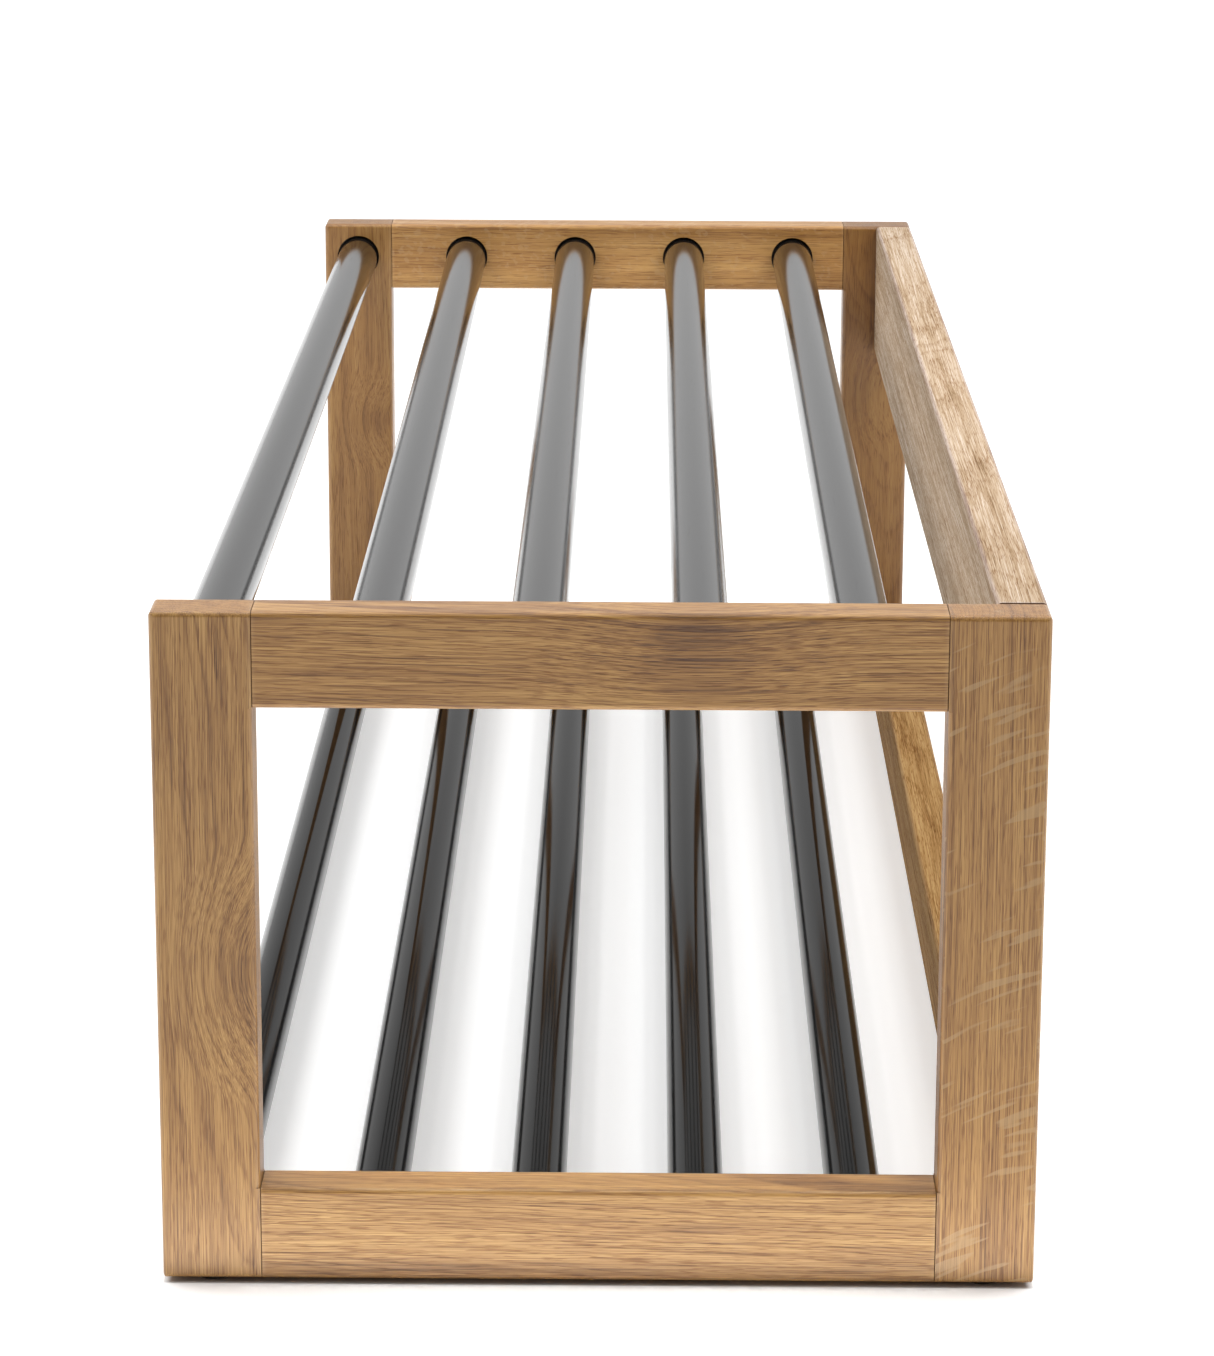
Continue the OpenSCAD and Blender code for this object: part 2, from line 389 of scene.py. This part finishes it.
    along = {"X": (1, 0, 0), "Y": (0, 1, 0), "Z": (0, 0, 1)}[grain]
    facing = vector(tree, "DOT_PRODUCT", spot.outputs["Normal"], along, output="Value")
    end_grain = remap(tree, maths(tree, "ABSOLUTE", facing), 0.5, 0.95, 0, 0.7)
    colour = mixed(tree, end_grain, colour, mixed(tree, 1.0, colour, end_grain_colour, "MULTIPLY"))
    colour = mixed(tree, 1.0, colour, (*tone, 1), "MULTIPLY")
    # A dark line where a board's end butts on the next: glue and dirt in the joint, with painted shade of
    # the groove between the boards. The line also loses its shine.
    if butted:
        glue_and_groove_shade = remap(tree, depth[grain_axis[grain]], 0.2, 0.6, 0.9, 0)
        colour = mixed(tree, glue_and_groove_shade, colour, glue_and_groove_shade_colour)
        dull = maths(tree, "MULTIPLY_ADD", glue_and_groove_shade, -shine, shine)
        tree.links.new(dull, surface.inputs["Specular IOR Level"])
    # Painted shade: the wood inside each tube socket is darkened almost to black, more so deeper in, to
    # stand for the shade in the bore.
    if sockets:
        first, last = (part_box(f"upper_tube_{i}") for i in (1, 5))
        tube_y = (first[0].y + first[1].y) * 500
        pitch = ((last[0].y + last[1].y) * 500 - tube_y) / 4
        tube_z = [sum(corner.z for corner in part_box(f"{deck}_tube_1")) * 500
                  for deck in ("lower", "upper")]
        in_millimetres = vector(tree, "SCALE", spot.outputs["Object"], Scale=1000)
        spots = put(tree, "ShaderNodeSeparateXYZ", {0: in_millimetres})
        sideways = maths(tree, "PINGPONG", maths(tree, "SUBTRACT", spots.outputs[1], tube_y), pitch / 2)
        rise = [maths(tree, "ABSOLUTE", maths(tree, "SUBTRACT", spots.outputs[2], z)) for z in tube_z]
        offset = {0: sideways, 1: maths(tree, "MINIMUM", *rise)}
        offset = put(tree, "ShaderNodeCombineXYZ", offset).outputs[0]
        painted_socket_shade = maths(tree, "LESS_THAN", vector(tree, "LENGTH", offset, output="Value"), socket_reach)
        inner_face = -1 if middle.x > 0 else 1
        into = maths(tree, "SUBTRACT", spots.outputs[0], middle.x * 1000)
        into = maths(tree, "MULTIPLY", into, -inner_face)
        into = maths(tree, "ADD", into, half.x)
        shade = remap(tree, into, socket_rim, 2.0, 0.5, 0.95)
        painted_socket_shade = maths(tree, "MULTIPLY", painted_socket_shade, maths(tree, "LESS_THAN", into, socket_end))
        painted_socket_shade = maths(tree, "MULTIPLY", painted_socket_shade, maths(tree, "GREATER_THAN", into, socket_rim))
        colour = mixed(tree, maths(tree, "MULTIPLY", painted_socket_shade, shade), colour, socket_shade_colour)

    bump = put(tree, "ShaderNodeBump", {"Height": height, "Distance": 0.001, "Strength": 0.8})
    tree.links.new(colour, surface.inputs["Base Color"])
    tree.links.new(grip, surface.inputs["Roughness"])
    tree.links.new(bump.outputs[0], surface.inputs["Normal"])
    surface.inputs["Coat Weight"].default_value = oil
    surface.inputs["Coat Roughness"].default_value = 0.32
    return made


def dress(node, material):
    """Gives a CAD node its finish."""
    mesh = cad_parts[node].data
    for index in range(len(mesh.materials)):
        mesh.materials[index] = material


posts = {
    "right_front_post": dict(pith=(9, 64), number=1, ring=2.6, lean=(0.05, 0.03), wave=1.2, sockets=True,
                             veins=0.6, knots=[(-10, 27, -12, 50, 24, 8)]),
    "right_back_post": dict(pith=(88, 6), number=2, ring=1.7, lean=(0.01, 0.0), wave=0.5, veins=0.3,
                            blotch=0.5, rays=0.55, tone=(0.98, 0.95, 0.88)),
    "left_front_post": dict(pith=(14, 50), number=3, ring=2.8, lean=(0.06, -0.02), sockets=True,
                            tone=(0.76, 0.72, 0.68), knots=[(20, 8, -12, 30, 8, 4)], lines=0.45,
                            season=0.5, veins=0.4, blotch=1.6),
    "left_back_post": dict(pith=(-12, -46), number=4, ring=3.1, lean=(0.08, 0.05), wave=2.0,
                           tone=(0.62, 0.55, 0.44), knots=[(40, -4, 12, 42, 14, 6)], lines=0.45,
                           season=0.45, veins=0.4, blotch=2.2),
}
for node, cut in posts.items():
    dress(node, oak(node, node, "Z", **cut))


# ---- End rails ----
# An upper and a lower oak rail between the two posts of each end frame, butted on the posts,
# glued and dowelled. Tubes two to five of each deck stand in blind sockets in them.

end_rails = {
    "right_upper_rail": dict(pith=(30, 70), number=5, ring=2.4, lean=(0.02, 0.03), wave=0.8,
                             veins=1.3, tone=(0.98, 0.95, 0.89), knots=[(40, -12, 9, 64, 2.5, 4)]),
    "right_lower_rail": dict(pith=(34, 80), number=6, ring=2.9, lean=(0.01, 0.05),
                             tone=(1.03, 1.04, 1.06)),
    "left_upper_rail": dict(pith=(20, 84), number=7, ring=2.6, lean=(-0.02, 0.03), rays=0.25,
                            tone=(1.06, 1.04, 1.02), lines=0.4, season=0.45, veins=0.4, blotch=1.8),
    "left_lower_rail": dict(pith=(40, 60), number=8, ring=2.4, lean=(0.03, -0.02)),
}
for node, cut in end_rails.items():
    dress(node, oak(node, node, "Y", sockets=True, butted=True, **cut))


# ---- Back rails ----
# Two long oak rails between the back posts, glued and dowelled in their ends: a tall upper one
# that stops what lies on the top deck, and a low one behind the bottom deck.

back_rails = {
    # The upper rail's pale, bluish tone is painted sheen over the board's own colour: with shine and oil
    # turned down, it stands in for the white reflection of the oil at a grazing look.
    "back_upper_rail": dict(pith=(6, 92), number=9, ring=2.5, lean=(0.012, 0.02), tone=(1.05, 1.50, 3.70),
                            season=0.4, veins=0.8, blotch=0.25, shine=0.12, oil=0.0, dry=0.35),
    "back_lower_rail": dict(pith=(-8, 60), number=10, ring=3.4, lean=(0.02, 0.03), tone=(0.78, 0.84, 1.05),
                            shine=0.1, oil=0.0, dry=0.35),
}
for node, cut in back_rails.items():
    dress(node, oak(node, node, "X", butted=True, **cut))


# ---- Dowels ----
# Twenty-four beech dowels, 6 by 24 mm, glued half in each board: two in every joint of the end
# frames and two in each end of a back rail. They are hidden once the frame is together.

beech = bpy.data.materials.new("beech")
beech.use_nodes = True
tree = beech.node_tree
surface = tree.nodes["Principled BSDF"]
spot = put(tree, "ShaderNodeTexCoord").outputs["Object"]
place = put(tree, "ShaderNodeVectorMath", {0: spot, "Scale": 1000}, operation="SCALE").outputs[0]
for_colour = stretched(tree, place, (0.9, 0.9, 0.5), 2.0)
tree.links.new(ramp(tree, for_colour, [(0.3, (0.42, 0.25, 0.13, 1)), (0.7, (0.62, 0.42, 0.25, 1))]),
               surface.inputs["Base Color"])
surface.inputs["Roughness"].default_value = 0.62
for node in ("left_frame_dowels", "right_frame_dowels", "back_lower_dowels", "back_upper_dowels"):
    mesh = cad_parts[node].data
    for index in range(len(mesh.materials)):
        mesh.materials[index] = beech


# ---- Tubes ----
# Ten drawn steel tubes, 25 mm across with a 1.2 mm wall, cut square, eased at the rims and
# sprayed satin black. They drop into the oversize blind sockets and can turn there.

wall = 0.0012                    # thickness of the steel
rim = 0.0004                     # round on the cut ends
around = 96
ring_gap = 0.020                 # between the rings of the long wall

# How long, wide and thick each kind of mark in the lacquer is, in millimetres, along the tube first.
peel_size = (2.6, 1.6, 1.6)
draw_size = (140, 0.5, 0.5)
scuff_size = (22, 0.35, 0.35)
patch_size = (90, 14, 14)


def skin(name, points, loop):
    """A closed skin over a grid of points, rings by places round a ring.

    Each quad joins a place to the next one round and to the same two on the next ring. With loop
    the last ring joins the first, and without it each end ring closes on its own middle.
    """
    rings, places = points.shape[:2]
    index = np.arange(rings * places).reshape(rings, places)
    here = index if loop else index[:-1]
    there = np.roll(index, -1, axis=0) if loop else index[1:]
    quads = np.stack([here, np.roll(here, -1, axis=1), np.roll(there, -1, axis=1), there], axis=-1)
    faces = quads.reshape(-1, 4).tolist()
    vertices = points.reshape(-1, 3)
    if not loop:
        ends = np.stack([points[0].mean(axis=0), points[-1].mean(axis=0)])
        vertices = np.concatenate([vertices, ends])
        first, last = index[0], index[-1]
        total = rings * places
        faces += np.stack([np.roll(first, -1), first, np.full(places, total)], axis=-1).tolist()
        faces += np.stack([last, np.roll(last, -1), np.full(places, total + 1)], axis=-1).tolist()
    mesh = bpy.data.meshes.new(name)
    mesh.from_pydata(vertices.tolist(), [], faces)
    mesh.polygons.foreach_set("use_smooth", np.ones(len(mesh.polygons), bool))
    made = bpy.data.objects.new(name, mesh)
    bpy.context.scene.collection.objects.link(made)
    return made


def tube_wall_points(start, end, middle_y, middle_z, radius):
    """Rings of a tube along X: out along the outside, over a rounded rim, back along the bore,
    and over the other rim. Each rim is two quarter rounds of radius rim."""
    turn = np.linspace(0, math.pi / 2, 5)
    outside = np.linspace(start + rim, end - rim, round((end - start) / ring_gap))
    bore = radius - wall
    x = np.concatenate([
        outside,
        end - rim + rim * np.sin(turn[1:]),
        end - rim + rim * np.cos(turn),
        [(start + end) / 2],
        start + rim - rim * np.sin(turn),
        start + rim - rim * np.cos(turn[:-1]),
    ])
    r = np.concatenate([
        np.full(len(outside), radius),
        radius - rim + rim * np.cos(turn[1:]),
        bore + rim - rim * np.sin(turn),
        [bore],
        bore + rim - rim * np.cos(turn),
        radius - rim + rim * np.sin(turn[:-1]),
    ])
    angle = np.linspace(0, 2 * math.pi, around, endpoint=False)
    y = middle_y + r[:, None] * np.cos(angle)
    z = middle_z + r[:, None] * np.sin(angle)
    return np.stack([np.broadcast_to(x[:, None], y.shape), y, z], axis=-1)


def satin_black(name, number, black, coat):
    """Sprayed satin black over drawn steel: a faint orange peel, fine scuffs that run along the
    tube, and a little dust that dulls it in patches. black is how dark the coat is and coat its
    refractive index. The lower deck's are set lower, as painted shade: darker and less reflective,
    to stand for the shade that the upper deck casts on them."""
    made = bpy.data.materials.new(name)
    made.use_nodes = True
    tree = made.node_tree
    surface = tree.nodes["Principled BSDF"]
    spot = put(tree, "ShaderNodeTexCoord").outputs["Object"]
    axes = {"Vector": spot, "Location": (number * 219.0, 0, 0), "Scale": (1000,) * 3}
    place = put(tree, "ShaderNodeMapping", axes).outputs[0]
    peel = stretched(tree, place, peel_size, 1.0)
    draw = stretched(tree, place, draw_size, 2.0)
    scuff = stretched(tree, place, scuff_size, 1.0)
    patch = stretched(tree, place, patch_size, 2.0)
    worn = remap(tree, scuff, 0.70, 0.80)
    grip = maths(tree, "MULTIPLY_ADD", patch, 0.07, 0.06)
    grip = maths(tree, "MULTIPLY_ADD", draw, 0.05, grip)
    grip = maths(tree, "MULTIPLY_ADD", worn, 0.14, grip)
    plain = (black, 0.94 * black, 0.92 * black, 1)
    dark = mixed(tree, maths(tree, "MULTIPLY", worn, 0.3), plain, grey(0.04))
    dust = remap(tree, maths(tree, "MULTIPLY", patch, maths(tree, "ADD", peel, 0.5)), 0.45, 0.9, 0, 0.6)
    dark = mixed(tree, dust, dark, (2.2 * black, 2.1 * black, 2.0 * black, 1))
    height = maths(tree, "MULTIPLY_ADD", peel, 0.004, maths(tree, "MULTIPLY", draw, 0.003))
    height = maths(tree, "MULTIPLY_ADD", worn, -0.002, height)
    bump = put(tree, "ShaderNodeBump", {"Height": height, "Distance": 0.001, "Strength": 1.0})
    tree.links.new(dark, surface.inputs["Base Color"])
    tree.links.new(grip, surface.inputs["Roughness"])
    tree.links.new(bump.outputs[0], surface.inputs["Normal"])
    surface.inputs["IOR"].default_value = coat
    return made


deck_finishes_with_shade = {"lower": (0.003, 1.165), "upper": (0.007, 1.5)}      # black and coat of satin_black; the lower deck's are lower, as painted shade from the upper deck over the same paint
number = 0
for deck, finish in deck_finishes_with_shade.items():
    for place_in_deck in range(1, 6):
        node = f"{deck}_tube_{place_in_deck}"
        low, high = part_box(node)
        middle = (low + high) / 2
        points = tube_wall_points(low.x, high.x, middle.y, middle.z, (high.z - low.z) / 2)
        tube = skin(f"{node}_black", points, loop=True)
        tube.data.materials.append(satin_black(f"satin_black_{node}", number, *finish))
        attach(tube, node)
        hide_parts(node)
        number += 1


# ---- Felt pads ----
# Four round pads of hard grey-black felt, 16 by 2 mm, glued under the middle of the posts, so
# that the oak stands clear of the floor with a thin dark gap.

felt = bpy.data.materials.new("felt")
felt.use_nodes = True
tree = felt.node_tree
surface = tree.nodes["Principled BSDF"]
spot = put(tree, "ShaderNodeTexCoord").outputs["Object"]
place = put(tree, "ShaderNodeVectorMath", {0: spot, "Scale": 1000}, operation="SCALE").outputs[0]
fuzz = stretched(tree, place, (0.5, 0.5, 0.16), 3.0)
shade = ramp(tree, fuzz, [(0.3, (0.022, 0.021, 0.020, 1)), (0.75, (0.11, 0.105, 0.10, 1))])
bump = put(tree, "ShaderNodeBump", {"Height": fuzz, "Distance": 0.0002, "Strength": 1.0})
tree.links.new(shade, surface.inputs["Base Color"])
tree.links.new(bump.outputs[0], surface.inputs["Normal"])
surface.inputs["Roughness"].default_value = 0.95
surface.inputs["Sheen Weight"].default_value = 0.3

fuzz_depth = 0.00012             # how far the nap sinks in at most
for side in ("left", "right"):
    for end in ("front", "back"):
        node = f"{side}_{end}_pad"
        low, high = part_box(node)
        middle = (low + high) / 2
        radius = (high.x - low.x) / 2
        thick = high.z - low.z
        share = np.linspace(0, 1, 13)
        # Rings out along the underside, up a side that bulges as half a sine, and back in on top.
        side_r = radius * (0.97 + 0.03 * np.sin(share * math.pi))
        side_z = low.z + thick * (0.5 - 0.5 * np.cos(share * math.pi))
        profile_r = np.concatenate([radius * np.linspace(0.2, 0.95, 6), side_r,
                                    radius * np.linspace(0.95, 0.2, 6)])
        profile_z = np.concatenate([np.full(6, low.z), side_z, np.full(6, high.z)])
        angle = np.linspace(0, 2 * math.pi, 96, endpoint=False)
        nap = np.random.default_rng(7 + len(node)).random((len(profile_r), len(angle))) * fuzz_depth
        r = profile_r[:, None] - nap
        points = np.stack([middle.x + r * np.cos(angle), middle.y + r * np.sin(angle),
                           np.broadcast_to(profile_z[:, None], r.shape)], axis=-1)
        pad = skin(f"{node}_felt", points, loop=False)
        pad.data.materials.append(felt)
        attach(pad, "rack")
        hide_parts(node)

____

Copy every line of the listing that includes the string "mesh".

    mesh = cad_parts[node].data
    for index in range(len(mesh.materials)):
        mesh.materials[index] = material
    mesh = cad_parts[node].data
    for index in range(len(mesh.materials)):
        mesh.materials[index] = beech
    mesh = bpy.data.meshes.new(name)
    mesh.from_pydata(vertices.tolist(), [], faces)
    mesh.polygons.foreach_set("use_smooth", np.ones(len(mesh.polygons), bool))
    made = bpy.data.objects.new(name, mesh)